Mais si Tugny semble choisir ce poète — outre qu’il le dit en entretien, il n’apprécie que peu de poètes — c’est que Tristan Corbière apparaît, comme un voyant. C’est là un trait qui traverse tout ce récit : la souffrance de la vue, de percevoir ce qui a lieu autour de soi : que cela soit par la peinture, « son aptitude maligne à repérer sous les sujets qu’il croque la bête immensément désirée », que cela soit par l’écriture où il dévoile non pas selon une « romance » mais « vérité sous-cutanée », son être au monde est celui de la nuit et du chien, celui de « l’oeil du mauvais ange » qui traverse les oripeaux et les surfaces tentures pour faire ressortir l’ossature réelle de ce qui s’exprime dans les corps et la nature.
« Ce n’est pas d’ennui, de nostalgie des grandeurs serviles que crève le crevant : il crève de voir, il crève de connaître dans sa chair la coulée terminale et bonne des formes et d’en être le Tantale »
Ce qui caractérise Tristan Corbière, tout a long de l’écriture d’Emmanuel Tugny, c’est cette acuité sur le monde, sans qu’il ait à se déplacer, à le courir comme le fit son père Edouard. Se révèle là quelque chose de l’écriture, de son frayage, de sa constitution, de son déchiffrage du monde : non pas être le duplique de ce qui est traversé seulement existentiellement, mais fonder le monde parce qu’il tourne en soi, parce qu’il est constitutif de soi et de notre propre pensée.
« Si Tristan meurt ici au voyage, il est très loin de mourir à l’aventure.
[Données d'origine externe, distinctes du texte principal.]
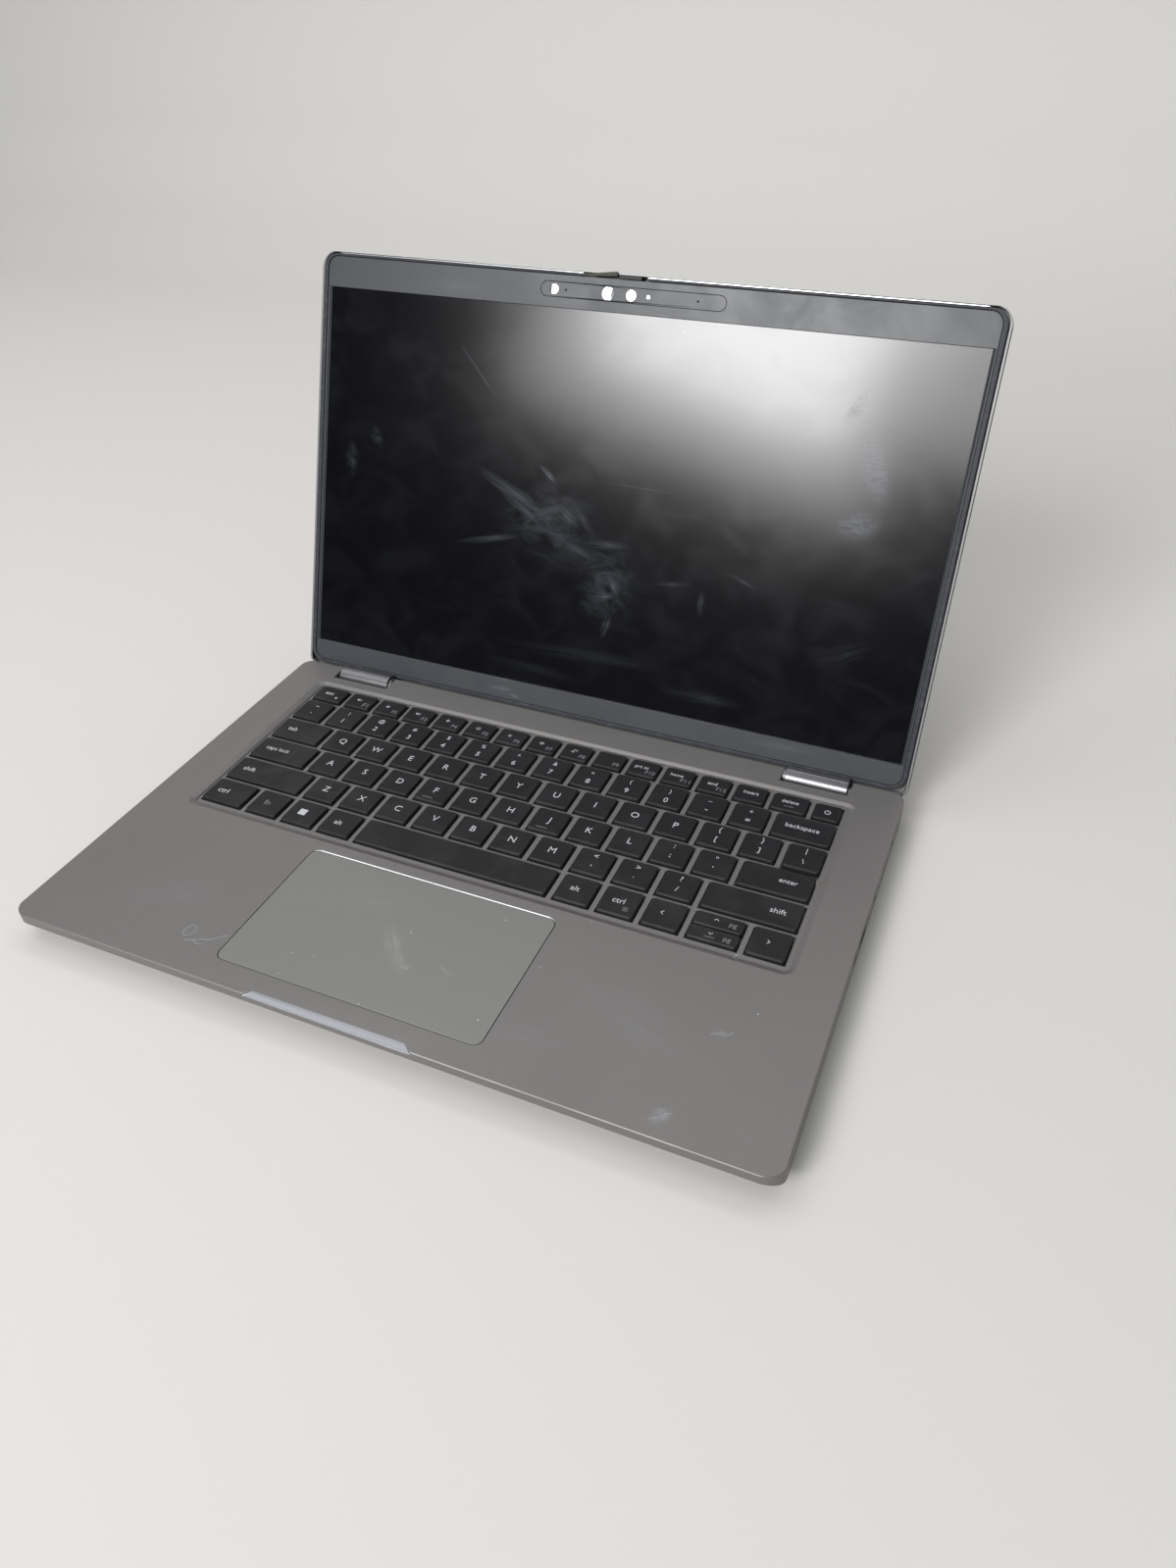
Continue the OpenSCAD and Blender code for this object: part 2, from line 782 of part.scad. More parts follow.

Un monde sous le monde le tord. (…) La vibration originelle des mondes, la susciter, secouer l’esprit sous la vie, renouer avec les forces, pincer les nerfs du vivant.
Le voyage de Tristan ne se fera pas sur l’onde, mais sur l’onde qui la dessine et la résume »
Et cette onde qui dessine et résume est celle du corps en souffrance, du corps qui vit parce qu’il souffre.